DATASET SECTION:
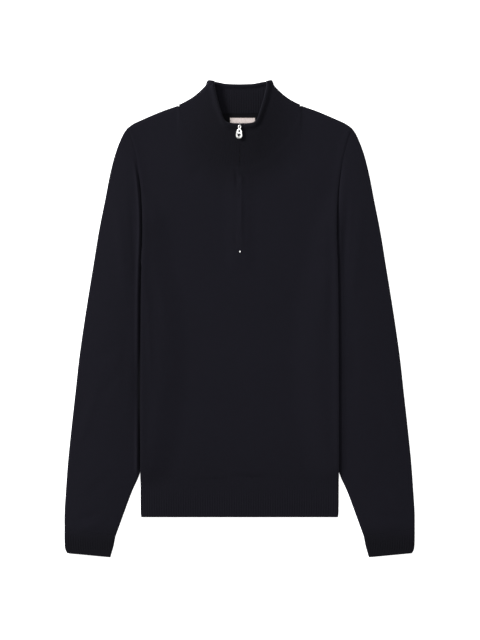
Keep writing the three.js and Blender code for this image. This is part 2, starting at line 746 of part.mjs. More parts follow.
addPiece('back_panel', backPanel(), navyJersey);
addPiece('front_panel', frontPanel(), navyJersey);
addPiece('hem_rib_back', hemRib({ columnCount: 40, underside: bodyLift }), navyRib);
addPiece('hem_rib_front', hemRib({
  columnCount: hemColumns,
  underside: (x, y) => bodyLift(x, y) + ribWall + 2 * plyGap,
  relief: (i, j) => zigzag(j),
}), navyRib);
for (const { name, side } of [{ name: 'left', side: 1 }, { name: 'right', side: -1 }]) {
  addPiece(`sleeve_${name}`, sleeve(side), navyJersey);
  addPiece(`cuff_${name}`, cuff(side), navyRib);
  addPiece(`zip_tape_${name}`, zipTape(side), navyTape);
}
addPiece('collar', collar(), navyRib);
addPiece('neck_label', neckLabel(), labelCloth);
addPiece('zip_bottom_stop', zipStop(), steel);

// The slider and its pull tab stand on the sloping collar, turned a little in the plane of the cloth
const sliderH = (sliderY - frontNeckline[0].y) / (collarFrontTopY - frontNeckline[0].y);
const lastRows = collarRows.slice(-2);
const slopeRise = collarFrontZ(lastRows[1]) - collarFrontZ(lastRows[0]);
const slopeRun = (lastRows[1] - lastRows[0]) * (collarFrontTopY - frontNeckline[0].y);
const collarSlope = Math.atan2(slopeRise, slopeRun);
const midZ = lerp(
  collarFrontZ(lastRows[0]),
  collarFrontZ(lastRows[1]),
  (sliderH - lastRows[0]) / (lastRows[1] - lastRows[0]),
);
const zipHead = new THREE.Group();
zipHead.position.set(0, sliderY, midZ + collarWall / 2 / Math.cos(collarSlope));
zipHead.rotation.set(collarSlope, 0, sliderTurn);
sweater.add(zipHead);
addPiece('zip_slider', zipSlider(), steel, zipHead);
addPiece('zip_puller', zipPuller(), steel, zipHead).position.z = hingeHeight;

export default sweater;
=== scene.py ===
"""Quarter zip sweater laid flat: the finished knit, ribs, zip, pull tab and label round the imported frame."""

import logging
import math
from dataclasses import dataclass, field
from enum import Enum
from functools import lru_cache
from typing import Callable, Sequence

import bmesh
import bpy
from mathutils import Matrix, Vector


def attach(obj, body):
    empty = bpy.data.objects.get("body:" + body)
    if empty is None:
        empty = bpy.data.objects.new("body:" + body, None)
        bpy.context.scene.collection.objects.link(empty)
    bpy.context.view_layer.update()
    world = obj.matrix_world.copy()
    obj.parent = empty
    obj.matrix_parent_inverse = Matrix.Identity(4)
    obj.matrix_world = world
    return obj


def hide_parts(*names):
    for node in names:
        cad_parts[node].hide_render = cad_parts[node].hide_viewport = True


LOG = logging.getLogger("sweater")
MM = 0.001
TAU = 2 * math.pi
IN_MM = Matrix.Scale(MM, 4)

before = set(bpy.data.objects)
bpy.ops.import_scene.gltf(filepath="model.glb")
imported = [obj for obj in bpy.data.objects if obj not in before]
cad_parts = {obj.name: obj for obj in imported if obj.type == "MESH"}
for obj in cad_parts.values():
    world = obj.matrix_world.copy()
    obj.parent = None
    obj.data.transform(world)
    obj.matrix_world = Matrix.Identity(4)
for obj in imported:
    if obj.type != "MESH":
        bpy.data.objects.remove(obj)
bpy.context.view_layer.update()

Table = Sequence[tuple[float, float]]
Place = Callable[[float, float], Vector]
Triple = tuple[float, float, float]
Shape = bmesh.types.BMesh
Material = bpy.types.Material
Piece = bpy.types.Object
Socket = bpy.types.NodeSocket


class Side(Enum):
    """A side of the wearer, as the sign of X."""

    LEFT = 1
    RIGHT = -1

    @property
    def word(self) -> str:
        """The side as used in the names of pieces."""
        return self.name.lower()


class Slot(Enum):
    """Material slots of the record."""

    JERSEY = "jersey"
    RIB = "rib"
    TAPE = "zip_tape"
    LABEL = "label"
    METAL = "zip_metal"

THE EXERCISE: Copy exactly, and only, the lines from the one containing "bpy.context.scene.collection.objects.link(empty)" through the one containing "side of the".

ANSWER BELOW:
        bpy.context.scene.collection.objects.link(empty)
    bpy.context.view_layer.update()
    world = obj.matrix_world.copy()
    obj.parent = empty
    obj.matrix_parent_inverse = Matrix.Identity(4)
    obj.matrix_world = world
    return obj


def hide_parts(*names):
    for node in names:
        cad_parts[node].hide_render = cad_parts[node].hide_viewport = True


LOG = logging.getLogger("sweater")
MM = 0.001
TAU = 2 * math.pi
IN_MM = Matrix.Scale(MM, 4)

before = set(bpy.data.objects)
bpy.ops.import_scene.gltf(filepath="model.glb")
imported = [obj for obj in bpy.data.objects if obj not in before]
cad_parts = {obj.name: obj for obj in imported if obj.type == "MESH"}
for obj in cad_parts.values():
    world = obj.matrix_world.copy()
    obj.parent = None
    obj.data.transform(world)
    obj.matrix_world = Matrix.Identity(4)
for obj in imported:
    if obj.type != "MESH":
        bpy.data.objects.remove(obj)
bpy.context.view_layer.update()

Table = Sequence[tuple[float, float]]
Place = Callable[[float, float], Vector]
Triple = tuple[float, float, float]
Shape = bmesh.types.BMesh
Material = bpy.types.Material
Piece = bpy.types.Object
Socket = bpy.types.NodeSocket


class Side(Enum):
    """A side of the wearer, as the sign of X."""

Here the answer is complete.